• **OBJECTIVE**: Set down the material once more, exactly as it appears.

• **INFORMATION SHOWN**:
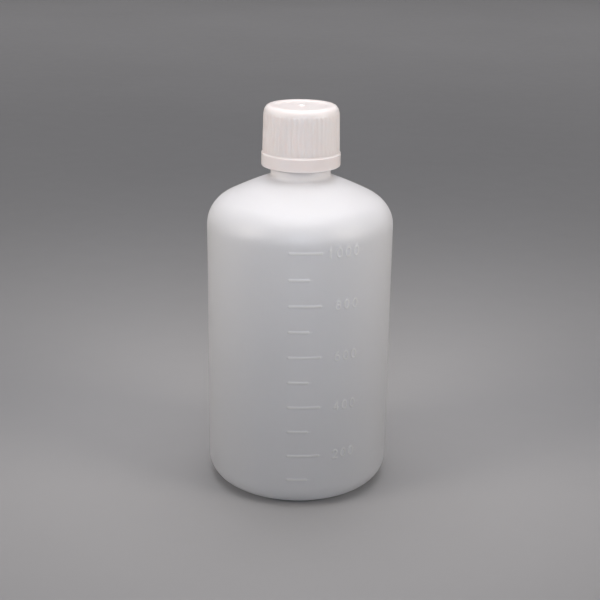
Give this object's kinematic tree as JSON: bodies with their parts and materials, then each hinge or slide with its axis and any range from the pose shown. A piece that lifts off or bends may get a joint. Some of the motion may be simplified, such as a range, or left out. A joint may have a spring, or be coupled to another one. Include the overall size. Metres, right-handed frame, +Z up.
{
  "type": "reagent bottle",
  "caption": "Round narrow-mouth reagent bottle of translucent polyethylene with raised graduations, a push-in inner stopper and a ribbed white screw cap.",
  "frame": {"origin": "centre of the base, level with the standing ring", "axes": "+Z up the bottle's axis towards the cap; -Y towards the front, which carries the graduations; +X towards the long ends of the ticks and the numbers"},
  "size_m": [0.098, 0.0984, 0.2053],
  "materials": {
    "natural_polyethylene": "translucent natural polyethylene, satin from the mould",
    "white_polypropylene": "opaque white, semi-gloss",
    "soft_polyethylene": "milky soft polyethylene, satin",
    "foamed_polyethylene": "white closed-cell foam, matt"
  },
  "bodies": {
    "bottle": {"bottle_body": "natural_polyethylene"},
    "stopper": {"inner_stopper": "soft_polyethylene"},
    "liner": {"cap_liner": "foamed_polyethylene"},
    "cap": {"screw_cap": "white_polypropylene"}
  },
  "joints": [
    {"name": "stopper_lift", "type": "slide", "parent": "bottle", "child": "stopper", "axis": [0, 0, 1], "range_m": [0, 0.0141]},
    {"name": "cap_lift", "type": "slide", "parent": "bottle", "child": "liner", "axis": [0, 0, 1], "range_m": [0, 0.0451]},
    {"name": "cap_turn", "type": "hinge", "parent": "liner", "child": "cap", "pos_m": [0, 0, 0.19], "axis": [0, 0, 1], "range_deg": [0, 3600]}
  ],
  "couplings": [
    {"joint": "cap_lift", "follows": "cap_turn", "m_per_rad": 0.0007162},
    {"joint": "stopper_lift", "follows": "cap_turn", "m_per_rad": 0.00022282}
  ]
}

• **FULL OUTPUT**:
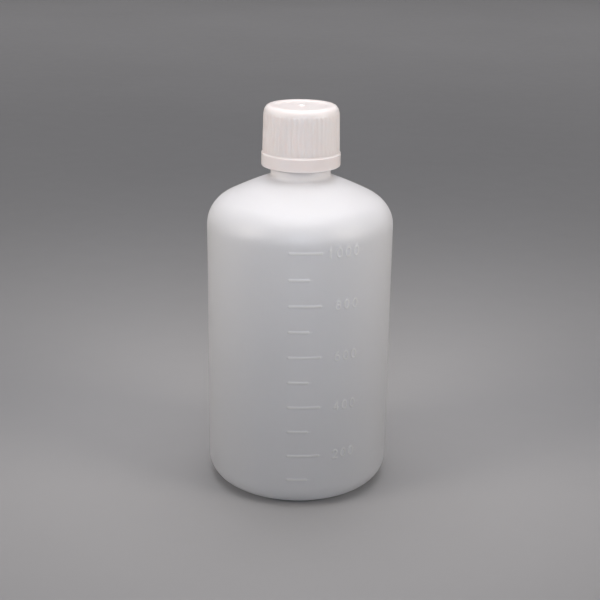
Give this object's kinematic tree as JSON: bodies with their parts and materials, then each hinge or slide with its axis and any range from the pose shown. A piece that lifts off or bends may get a joint. Some of the motion may be simplified, such as a range, or left out. A joint may have a spring, or be coupled to another one. Include the overall size. Metres, right-handed frame, +Z up.
{
  "type": "reagent bottle",
  "caption": "Round narrow-mouth reagent bottle of translucent polyethylene with raised graduations, a push-in inner stopper and a ribbed white screw cap.",
  "frame": {"origin": "centre of the base, level with the standing ring", "axes": "+Z up the bottle's axis towards the cap; -Y towards the front, which carries the graduations; +X towards the long ends of the ticks and the numbers"},
  "size_m": [0.098, 0.0984, 0.2053],
  "materials": {
    "natural_polyethylene": "translucent natural polyethylene, satin from the mould",
    "white_polypropylene": "opaque white, semi-gloss",
    "soft_polyethylene": "milky soft polyethylene, satin",
    "foamed_polyethylene": "white closed-cell foam, matt"
  },
  "bodies": {
    "bottle": {"bottle_body": "natural_polyethylene"},
    "stopper": {"inner_stopper": "soft_polyethylene"},
    "liner": {"cap_liner": "foamed_polyethylene"},
    "cap": {"screw_cap": "white_polypropylene"}
  },
  "joints": [
    {"name": "stopper_lift", "type": "slide", "parent": "bottle", "child": "stopper", "axis": [0, 0, 1], "range_m": [0, 0.0141]},
    {"name": "cap_lift", "type": "slide", "parent": "bottle", "child": "liner", "axis": [0, 0, 1], "range_m": [0, 0.0451]},
    {"name": "cap_turn", "type": "hinge", "parent": "liner", "child": "cap", "pos_m": [0, 0, 0.19], "axis": [0, 0, 1], "range_deg": [0, 3600]}
  ],
  "couplings": [
    {"joint": "cap_lift", "follows": "cap_turn", "m_per_rad": 0.0007162},
    {"joint": "stopper_lift", "follows": "cap_turn", "m_per_rad": 0.00022282}
  ]
}